The Army had abolished the Corps of Military Police at the end of World War I; therefore, with the outbreak of World War II in Europe in 1939, a military police corps needed to be created virtually from scratch! In conjunction with rising national concern over possible subversion and the perceived need to control hostile aliens, Secretary of War Henry L. Stimson appointed Major General Allen W. Guillon, adjutant general of the Army, as the acting provost marshal on 31 July 1941. To meet the demands associated with an army mobilizing for war, the War Department also recognized the need for a centralized authority above the corps level. On 26 September 1941 (now the official birthday of the Corps), the Military Police Corps was established as a permanent branch of the Army. (1)

Before the invasion of Europe, there were 236 criminal investigation agents--who were supervised by 20 officers who were also criminal investigators--operating in the United Kingdom (UK). These agents were under the staff control of the Criminal Investigation Branch, Military Police Division, Office of the Theater Provost Marshal, and were distributed by unit throughout the Western Base Section, Eastern Base Section, North Ireland Base Section, Southern Base Section, and Central Base Section (located in London). At that time, a basic criminal investigation unit consisted of a first lieutenant and 10 enlisted agents. In addition to the agents in the basic criminal investigation units, 36 individual agents were assigned to various headquarters within the UK. Several reorganizations and expansions of criminal investigation units took place from May 1944 to April 1945. (2)
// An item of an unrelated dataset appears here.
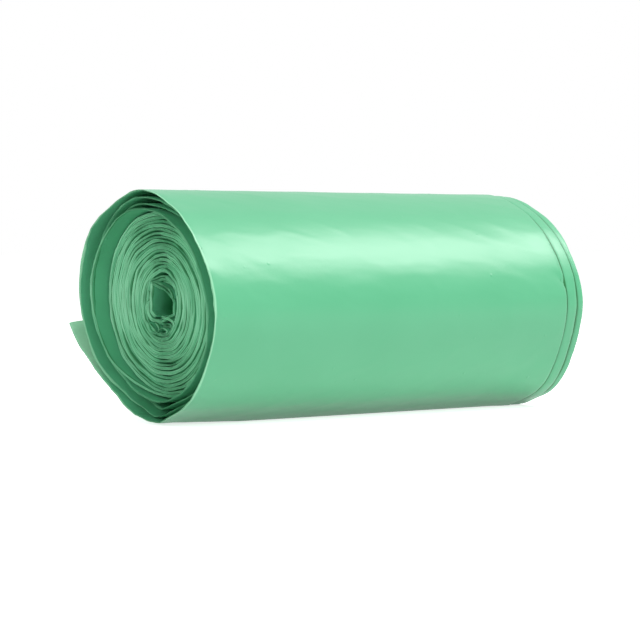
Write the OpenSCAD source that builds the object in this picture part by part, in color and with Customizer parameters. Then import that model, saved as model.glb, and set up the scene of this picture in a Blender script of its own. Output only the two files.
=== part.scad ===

Supplying these investigative units proved troublesome, especially in the area of photographic equipment. U.S.-based criminal investigation detachments were required to turn in their photographic equipment before they deployed and were unable to get the items reissued upon their arrival in Europe. Typewriters were also in short supply. While one typewriter per two-agent team was preferred, entire detachments often had access to only one typewriter. In addition, some of the handcuffs that were issued were of a British style and were cumbersome and difficult to use. (3)

Taking the crime rate and the number of available units into consideration, the theater provost marshal assigned incoming criminal investigation units as needed. Five detachments were assigned to the 12th Army Group and, in turn, distributed among the armies. Twelve detachments were maintained at the base sections in France, and six were retained in the UK. One specialized detachment--the 27th Military Police Detachment--provided technical support from Paris, but also had a mobile capability.

The five detachments assigned to the 12th Army Group proved to be inadequate. Consequently, in November 1944, the 12th Army Group urged all armies to use the organic criminal investigation section within each military police battalion (previously used only in the investigation of minor incidents) for the investigation of major crimes. In December 1944, all 11 -man criminal investigation detachments were converted to 14-man units commanded by captains. In addition, four more 14-man detachments were created by using qualified men from within the theater.

While Field Manual (FM) 19-5 indicated that "Criminal investigators should be provided separate billeting and separate mess," (4) such facilities were not always available. In many instances, agents were required to share quarters and mess with the men of military police battalions.

To more readily accomplish their missions, agents were given credentials and authorized to wear civilian clothing or the standard field uniform (minus the blouse) that was prescribed for civilians in the theater. When in the civilian uniform, agents displayed a metallic "US" collar ornament, but no insignia or rank. Agents generally did not wear civilian clothing outside the UK.

Due to personnel shortages, investigations in the European theater were restricted to major crimes--with some exceptions involving criminal investigation detachments along major supply routes. Investigators along major supply routes often conducted crime prevention surveys that extended to supply depots, railroad yards, and other locations where large concentrations of equipment and supplies were stored.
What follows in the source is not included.